**Problem to solve**.
Set down each line from the one containing "What three.js and" to the one containing "face, towards -Y.", inclusive, exactly as written and with nothing further.

**Task material**.
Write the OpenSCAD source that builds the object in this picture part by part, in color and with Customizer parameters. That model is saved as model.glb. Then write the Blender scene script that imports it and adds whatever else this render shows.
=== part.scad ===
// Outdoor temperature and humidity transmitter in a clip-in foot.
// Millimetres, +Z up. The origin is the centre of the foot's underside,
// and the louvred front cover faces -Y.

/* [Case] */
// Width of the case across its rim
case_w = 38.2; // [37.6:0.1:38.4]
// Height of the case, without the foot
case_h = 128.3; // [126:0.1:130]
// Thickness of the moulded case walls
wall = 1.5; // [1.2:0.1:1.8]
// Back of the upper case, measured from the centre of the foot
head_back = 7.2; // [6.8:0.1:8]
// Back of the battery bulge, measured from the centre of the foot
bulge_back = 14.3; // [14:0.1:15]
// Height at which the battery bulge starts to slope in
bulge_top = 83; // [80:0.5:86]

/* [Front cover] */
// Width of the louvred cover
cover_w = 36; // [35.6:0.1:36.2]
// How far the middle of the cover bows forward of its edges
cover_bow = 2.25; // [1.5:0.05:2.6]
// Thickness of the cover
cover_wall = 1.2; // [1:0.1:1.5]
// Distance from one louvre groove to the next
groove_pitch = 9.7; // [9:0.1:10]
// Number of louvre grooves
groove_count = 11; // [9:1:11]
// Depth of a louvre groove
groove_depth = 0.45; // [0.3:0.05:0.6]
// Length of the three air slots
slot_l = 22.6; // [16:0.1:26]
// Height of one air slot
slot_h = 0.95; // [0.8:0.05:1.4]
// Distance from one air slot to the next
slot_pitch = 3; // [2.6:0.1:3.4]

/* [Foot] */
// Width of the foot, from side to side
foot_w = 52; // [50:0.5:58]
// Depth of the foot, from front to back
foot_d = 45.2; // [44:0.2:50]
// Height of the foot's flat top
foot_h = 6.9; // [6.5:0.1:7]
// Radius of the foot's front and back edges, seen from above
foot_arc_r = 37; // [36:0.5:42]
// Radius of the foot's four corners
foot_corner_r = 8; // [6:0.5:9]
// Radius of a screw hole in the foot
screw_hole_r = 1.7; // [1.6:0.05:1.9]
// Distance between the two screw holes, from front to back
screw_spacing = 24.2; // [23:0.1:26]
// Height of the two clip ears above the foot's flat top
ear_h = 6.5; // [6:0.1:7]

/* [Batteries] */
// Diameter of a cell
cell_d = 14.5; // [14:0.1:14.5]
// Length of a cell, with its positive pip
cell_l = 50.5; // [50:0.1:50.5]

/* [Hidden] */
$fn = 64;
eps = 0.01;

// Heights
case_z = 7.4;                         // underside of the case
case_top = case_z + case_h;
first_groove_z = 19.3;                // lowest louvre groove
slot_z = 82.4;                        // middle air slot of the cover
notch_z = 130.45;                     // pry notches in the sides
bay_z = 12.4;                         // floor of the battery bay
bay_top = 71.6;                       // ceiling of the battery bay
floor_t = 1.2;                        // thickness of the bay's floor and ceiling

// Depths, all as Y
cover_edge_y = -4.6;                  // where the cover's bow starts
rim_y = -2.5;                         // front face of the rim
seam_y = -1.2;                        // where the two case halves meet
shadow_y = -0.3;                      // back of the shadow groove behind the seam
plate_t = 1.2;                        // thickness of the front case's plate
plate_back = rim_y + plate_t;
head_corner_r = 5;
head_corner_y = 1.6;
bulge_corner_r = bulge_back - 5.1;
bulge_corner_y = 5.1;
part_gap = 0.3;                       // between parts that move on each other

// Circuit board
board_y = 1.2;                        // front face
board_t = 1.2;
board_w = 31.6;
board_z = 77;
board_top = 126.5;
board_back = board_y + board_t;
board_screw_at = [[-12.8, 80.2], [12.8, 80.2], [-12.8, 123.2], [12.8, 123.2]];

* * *

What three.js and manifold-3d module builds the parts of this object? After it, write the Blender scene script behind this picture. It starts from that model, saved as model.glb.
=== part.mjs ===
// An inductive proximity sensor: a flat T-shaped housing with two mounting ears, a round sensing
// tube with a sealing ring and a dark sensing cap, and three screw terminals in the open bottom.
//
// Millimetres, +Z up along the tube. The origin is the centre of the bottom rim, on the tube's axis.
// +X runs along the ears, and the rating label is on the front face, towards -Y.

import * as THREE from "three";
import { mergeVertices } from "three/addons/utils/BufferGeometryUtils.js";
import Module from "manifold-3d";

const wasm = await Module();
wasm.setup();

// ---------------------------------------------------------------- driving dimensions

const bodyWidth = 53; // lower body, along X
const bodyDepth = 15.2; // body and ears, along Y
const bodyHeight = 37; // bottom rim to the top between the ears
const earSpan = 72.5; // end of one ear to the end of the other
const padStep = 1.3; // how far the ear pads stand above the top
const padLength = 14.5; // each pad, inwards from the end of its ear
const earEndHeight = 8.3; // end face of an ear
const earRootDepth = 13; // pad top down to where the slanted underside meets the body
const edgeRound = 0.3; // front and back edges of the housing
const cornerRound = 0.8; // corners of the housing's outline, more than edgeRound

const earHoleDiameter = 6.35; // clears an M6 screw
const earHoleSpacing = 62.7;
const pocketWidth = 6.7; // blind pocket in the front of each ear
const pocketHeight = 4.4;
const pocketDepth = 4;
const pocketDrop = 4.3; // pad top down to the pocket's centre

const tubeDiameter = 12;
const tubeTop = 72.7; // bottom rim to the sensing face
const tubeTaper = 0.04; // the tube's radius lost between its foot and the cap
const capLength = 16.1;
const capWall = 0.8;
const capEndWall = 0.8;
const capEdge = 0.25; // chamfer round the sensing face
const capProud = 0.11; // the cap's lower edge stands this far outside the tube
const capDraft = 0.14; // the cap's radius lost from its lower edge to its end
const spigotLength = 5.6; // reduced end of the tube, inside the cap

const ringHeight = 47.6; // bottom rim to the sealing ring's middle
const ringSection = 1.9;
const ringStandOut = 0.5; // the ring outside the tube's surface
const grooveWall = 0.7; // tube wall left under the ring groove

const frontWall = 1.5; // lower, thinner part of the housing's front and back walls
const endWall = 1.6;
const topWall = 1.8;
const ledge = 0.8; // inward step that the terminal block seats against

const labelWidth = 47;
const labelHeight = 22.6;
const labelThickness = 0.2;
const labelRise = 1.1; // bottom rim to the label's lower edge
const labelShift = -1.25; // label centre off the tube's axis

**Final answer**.
What three.js and manifold-3d module builds the parts of this object? After it, write the Blender scene script behind this picture. It starts from that model, saved as model.glb.
=== part.mjs ===
// An inductive proximity sensor: a flat T-shaped housing with two mounting ears, a round sensing
// tube with a sealing ring and a dark sensing cap, and three screw terminals in the open bottom.
//
// Millimetres, +Z up along the tube. The origin is the centre of the bottom rim, on the tube's axis.
// +X runs along the ears, and the rating label is on the front face, towards -Y.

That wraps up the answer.